November 29, 2021 at 8:30 p.m.

An extra hour


By Natalie Schmitt- | Comments: 0 | Leave a comment

As November rolled in, we started to become giddy with excitement. What would we do with our extra hour on Sunday when the clocks fell back? Would we take a nap before church or even make it to an earlier service? Would we find a quiet place to reconnect with a book neglected during the busy harvest season? Would we take the extra hour to celebrate, just because? Or, would we work an extra hour longer?
I do not know what Mark was planning to do with his extra hour, but what happened definitely wasn’t on our radar.
We have been slowly building up the milking herd. Right now, it is quicker to count the number of empty stalls than the number of cows standing in the barn.

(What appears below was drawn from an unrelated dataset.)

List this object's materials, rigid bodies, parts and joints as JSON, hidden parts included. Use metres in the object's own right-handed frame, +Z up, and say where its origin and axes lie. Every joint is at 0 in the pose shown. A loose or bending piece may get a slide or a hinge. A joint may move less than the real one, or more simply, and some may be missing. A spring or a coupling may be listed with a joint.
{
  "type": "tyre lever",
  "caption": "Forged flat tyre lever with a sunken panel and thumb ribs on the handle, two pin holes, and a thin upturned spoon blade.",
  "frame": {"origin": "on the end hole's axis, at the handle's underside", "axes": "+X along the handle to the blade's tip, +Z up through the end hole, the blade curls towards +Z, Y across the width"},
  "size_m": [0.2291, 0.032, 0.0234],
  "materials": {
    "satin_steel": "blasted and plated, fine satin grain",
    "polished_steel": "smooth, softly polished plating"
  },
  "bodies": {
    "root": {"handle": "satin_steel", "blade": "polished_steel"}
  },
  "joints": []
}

We’re knocking on the door of milking 70 head. On Sunday morning, as we switched back to Central Standard Time, we filled in a few more stalls.
Once it became light enough to see outside, I started to feed the calves in the domes.  That is when we discovered a heifer had calved during the morning milking. No problem. We would get her milked, the calf fed and still make it to early church service. Or at least we could be early to the later service.  

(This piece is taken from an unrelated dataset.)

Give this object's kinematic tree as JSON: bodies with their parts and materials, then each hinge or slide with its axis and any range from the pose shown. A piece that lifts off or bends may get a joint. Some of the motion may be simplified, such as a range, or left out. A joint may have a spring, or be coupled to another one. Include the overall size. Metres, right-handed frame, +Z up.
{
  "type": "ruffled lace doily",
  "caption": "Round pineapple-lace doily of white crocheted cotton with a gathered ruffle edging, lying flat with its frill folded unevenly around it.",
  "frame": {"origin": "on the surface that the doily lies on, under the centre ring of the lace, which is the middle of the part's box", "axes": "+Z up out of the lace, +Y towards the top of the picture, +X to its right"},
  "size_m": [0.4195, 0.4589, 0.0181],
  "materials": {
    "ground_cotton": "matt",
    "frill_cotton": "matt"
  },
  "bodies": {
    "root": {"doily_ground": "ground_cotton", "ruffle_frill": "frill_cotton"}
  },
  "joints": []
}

But as Mark and I were bringing the new fresh heifer back from the milking barn, we noticed all the springers and youngstock were standing in the northwest corner of their lot back behind the shed. Something had their attention and it piqued our curiosity.
Grabbing a pitchfork, we started walking across the lot. I was scanning the crowd trying to find my favorite heifer: B-568. For some reason, she absolutely does not like me and is not afraid to show me how much. She has been head butting me since she was a baby calf. At first, I could just push her away. Then I had to start climbing a fence to get out of her reach. Now she follows me up and down the fence line as I feed milk to the calves in the domes. She tries to nudge me between the cables if I stand too close, and it is not a love tap. I can only imagine how we will get her across the yard between the switch cow shed and the milking barn after she calves this spring. I hope it does not include using me as bait to get her moving.
As we walk across the lot, we start to hear something. It sounds like a bawling calf. As we work our way through the crowd of curious heifers, the sound gets louder. Just as Mark reaches the end of the shed and the outer edge of the concrete, he catches a glimpse of something black moving behind some brush trees on the other side of the fence. We have another calf?
With the recent fall rains, the mud lot is like quicksand wrapping around your boots if you dare to venture from the concrete lot. Mark bounces from pile to pile to reach the calf. The calf sprints northward toward open fields. I high tail it out of the heifer lot to find Austin to help wrangle this very agile calf.
I grab Austin off the feed cart, and we jump on the four-wheeler. I am afraid we will have to bull dog from the bike, considering how quickly this calf scooted through the underbrush. Just as we round the edge of the machine shed, we see Mark. He has the calf wrapped in his arms as he brings her to the yard. Out of breath, he hands her off to Austin to finish the journey to the barn.
I don’t know how Mark caught her, but he does have a way with the ladies. She was already dry and steady on her legs, so we figured she must have been born overnight and wandered out of the switch cow shed to mingle with the bred heifers. Regardless, we had to find another fresh heifer to milk. Walking through the switch cow lot, we found a springer who had just a trace remnant of cleanings on her tail. Well at least she cleaned. Now to chase her across the yard to the milking barn.
After the last fresh heifer was milked and her calf fed, we scrambled to get ready for late church service. We slid into a pew just as they started to sing the opening hymn. So much for an extra hour to do something fun, lazy or just be early. It turned out our extra hour was not much different than any other hour of the day.
As we adjust to less daylight this month, I’m discovering I can never find a working flashlight when I need one to help feed calves or to help repair silo unloaders in the dark. The flashlights haven’t been used since last winter, and the power in the batteries seems to have faded. I am constantly looking for new batteries.  
Which reminds me of something I saw on Grace and Mercy’s Facebook page:
“When a flashlight grows dim or quits working, do you just throw it away? Of course not. You change the batteries.
When a person messes up or finds themselves in a dark place, do you cast them aside?  Of course not. You help them change their batteries. Some need:
AA – attention and affection;
AAA – attention, affection and acceptance;
Some need C – compassion;    
Some need D – direction.
And if they still don’t seem to shine, simply sit with them quietly and share your light.”
    As their four children pursue dairy careers off the family farm, Natalie and Mark are starting a new adventure of milking registered Holsteins just because they like good cows on their farm north of Rice, Minnesota.